The drive down to the shop was uneventful and comfortable.  I had no cause for concern.  I was driving a car which had started, had gas in the tank and had a working heater. I should have been paying closer attention to the advantages of a working heater on a morning when the outdoor temperature was 8°.  Above zero but still nippy.

I ddn't really start paying attention to those 8 degrees until I started the walk home.  Into a light breeze from somewhere well north of the county line.  Brrrrrrr.  I was dressed plenty warm enough until I started playing good citizen and picking up empty beer bottles and cans.  I imagined that these had been left by various Macalester and St. Thomas partiers with maybe a Ramsey Jr. High 7th grader chipping in.  The empty beer bottles and cans which I was picking up (especially the two bottles) had had the evening and the early morning hours to get nicely chilled, probably down to about 8°.  That chill quickly made it through the fleece linings of my cheap Menard's gloves and turned my hands into frozen claws perfectly formed to clutch beer bottles by the necks.  I started crushing the cans and sticking those into my pockets and by the time I'd gotten home my little collection had grown to 9 dead soldiers.  There were the 2 beer bottles which claimed to have previously contained two different Belgian ales, 2 Natural Ice tallboy cans, 2 Hamm's cans and 3 assorted pop cans.  The Natural Ice and Hamm's cans I found lying near each other.  What an odd pair those two drinkers/litterers must have been.
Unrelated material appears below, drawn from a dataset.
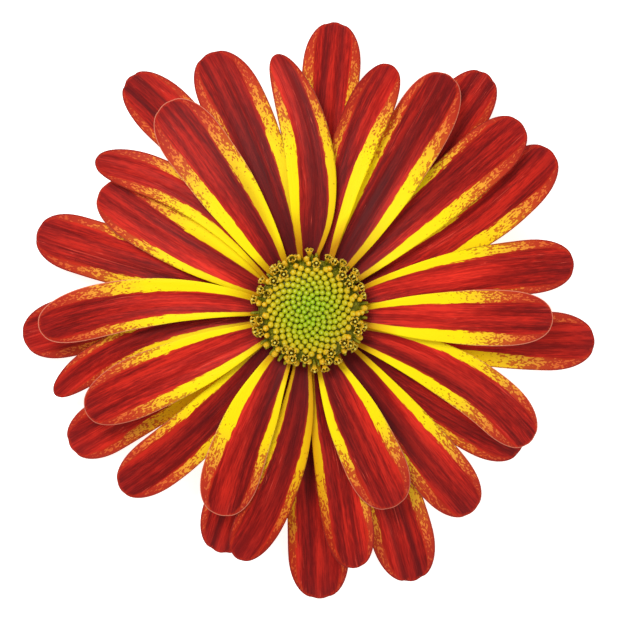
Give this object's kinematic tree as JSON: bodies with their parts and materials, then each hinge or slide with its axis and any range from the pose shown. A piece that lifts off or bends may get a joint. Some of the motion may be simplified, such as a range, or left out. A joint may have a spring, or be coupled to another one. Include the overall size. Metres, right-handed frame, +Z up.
{
  "type": "single chrysanthemum flower head",
  "caption": "Single (daisy-type) chrysanthemum head, crimson ray florets with yellow margins round a yellow disc, on a short cut stub.",
  "frame": {"origin": "on the surface the head lies on, on the axis of its disc, 0.3 mm from the middle of the box round the flower", "axes": "+Z up through the disc, along the flower's axis; +Y towards the top of the face-on view, +X towards its right"},
  "size_m": [0.0749, 0.0754, 0.0166],
  "materials": {
    "ray_crimson": "soft matt petal with a faint sheen",
    "disc_yellow": "soft waxy florets",
    "stem_green": "matt, slightly downy leaf and stem"
  },
  "bodies": {
    "root": {"ray_florets": "ray_crimson", "disc_florets": "disc_yellow", "involucre_stem": "stem_green"}
  },
  "joints": []
}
I laid my booty out on the front porch though Miz Susan must not have been impressed.  She later scooped them up and tossed them into a bag of domestically produced empties for eventual recycling pick up.  She not only doesn't have a mechanical turn of mind, she doesn't have much respect for the fruits of good citizenship.
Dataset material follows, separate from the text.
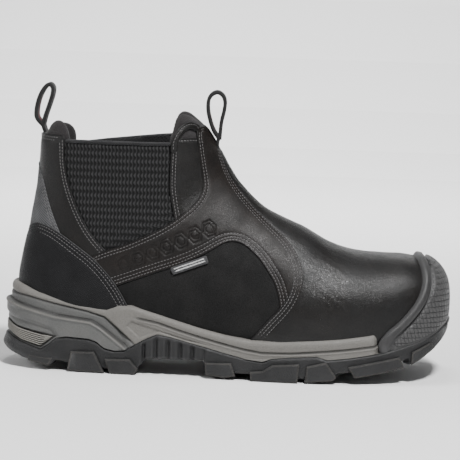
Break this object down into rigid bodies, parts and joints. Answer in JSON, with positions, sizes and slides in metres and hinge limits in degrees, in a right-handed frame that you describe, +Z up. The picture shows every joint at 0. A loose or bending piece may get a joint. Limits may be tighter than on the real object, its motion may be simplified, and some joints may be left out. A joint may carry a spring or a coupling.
{
  "type": "steel toe work boot",
  "caption": "Pull-on safety work boot for a right foot, with elastic side gores, fabric pull loops, a rubber toe guard over a steel cap and a lugged sole.",
  "frame": {"origin": "on the ground, under the middle of the boot's length and width", "axes": "+X towards the toe, +Y towards the inside of the foot, +Z up"},
  "size_m": [0.3117, 0.1126, 0.1961],
  "materials": {
    "outsole_rubber": "matt black oil-resistant rubber with a fine moulded grain",
    "midsole_foam": "warm grey moulded polyurethane foam",
    "toe_rubber": "charcoal rubber with a fine square grid",
    "steel": "bare pressed steel",
    "oiled_leather": "black full-grain oiled leather with a soft sheen and fine creases",
    "smooth_leather": "black smooth leather with an even pebble grain",
    "nubuck": "matt black nubuck",
    "guard_fabric": "black abrasion-resistant sheet embossed with small squares",
    "ribbed_guard": "dark grey sheet with fine slanted ribs",
    "elastic": "black ribbed elastic webbing",
    "collar_fabric": "dark grey brushed knit over foam",
    "lining_mesh": "black spacer mesh",
    "webbing": "black woven tape with a dark red stripe inside",
    "label": "dark woven label with plain stripes",
    "board": "tan fibreboard",
    "foam": "dark grey soft foam"
  },
  "bodies": {
    "boot": {"outsole": "outsole_rubber", "midsole": "midsole_foam", "shank": "steel", "toe_guard": "toe_rubber", "vamp": "oiled_leather", "heel_guard": "guard_fabric", "rear_guard": "ribbed_guard", "saddle_lateral": "smooth_leather", "saddle_medial": "smooth_leather", "side_panel_lateral": "nubuck", "side_panel_medial": "nubuck", "gore_lateral": "elastic", "gore_medial": "elastic", "gore_binding_lateral": "elastic", "gore_binding_medial": "elastic", "gore_facing_lateral": "oiled_leather", "gore_facing_medial": "oiled_leather", "rear_shaft_lateral": "oiled_leather", "rear_shaft_medial": "oiled_leather", "front_collar": "collar_fabric", "rear_collar": "collar_fabric", "side_tag": "label", "steel_toe_cap": "steel", "toe_cap_gasket": "outsole_rubber", "heel_counter": "board", "front_loop_tail": "webbing", "rear_loop_tail": "webbing", "front_collar_foam": "foam", "rear_collar_foam": "foam", "vamp_lining": "lining_mesh", "shaft_lining": "lining_mesh", "lasting_board": "board"},
    "footbed": {"footbed_foam": "foam", "footbed_cover": "lining_mesh"},
    "front_loop": {"front_pull_loop": "webbing"},
    "rear_loop": {"rear_pull_loop": "webbing"}
  },
  "joints": [
    {"name": "front_loop_fold", "type": "hinge", "parent": "boot", "child": "front_loop", "pos_m": [-0.0098, 0, 0.1604], "axis": [0, 1, 0], "range_deg": [0, 100], "stiffness_Nm_per_rad": 0.004},
    {"name": "rear_loop_fold", "type": "hinge", "parent": "boot", "child": "rear_loop", "pos_m": [-0.1326, 0, 0.1664], "axis": [0, -1, 0], "range_deg": [0, 95], "stiffness_Nm_per_rad": 0.004},
    {"name": "footbed_lift", "type": "hinge", "parent": "boot", "child": "footbed", "pos_m": [0.143, 0, 0.043], "axis": [0, 1, 0], "range_deg": [0, 9]}
  ]
}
The two of us ran around for a bit that afternoon.  Mindless and aimless middle class consumerism, most likely.  And apparently totally forgettable since I can't remember a single thing we did or bought or place we stopped in.  I've become such a tool.

I do remember my haul of empties on my walk back down Grand Avenue to get the car and pay for the two new tires.  Which, incidentally, I'm now trying to pass off as Miz Susan's major Christmas present for the year.  Pathetic, I know, but it beats the lemon zester I've threatened her with.  Anyway, I found another Natural Ice tallboy can (I'd seen it earlier but couldn't juggle one more empty along with the nine I'd already been carrying on the first leg of my little walk.  No complementing Hamm's can, though; maybe those two drinkers just weren't meant to be a thing.), a half empty Odell's IPA bottle and, finally and for a little touch of class, a Miller Light can.  I risked an open bottle citation by dumping them onto the floor of the back seat and brought them home.  Pretty good work for a Saturday.  New tires, a couple of walks and a twelver's worth of empty cans and bottles headed for the recyclers rather than cluttering up the landscape.

So what was instructive about all this?  The people who left those cans and bottles laying on the sidewalks and in peoples' gardens weren't any more responsible than I'd been 45 years ago when I was starting in on my drinking career.  I'd like to think that I'm a smidge more responsible now but I'm having a hard time understanding why it's so hard for other people to do a little better.  At work, I have to grit my teeth regularly as I pull cans and bottles and paper and plastic bags out of trash cans where that stuff should never have been dumped in the first place.  It's going on everywhere.  What the hell?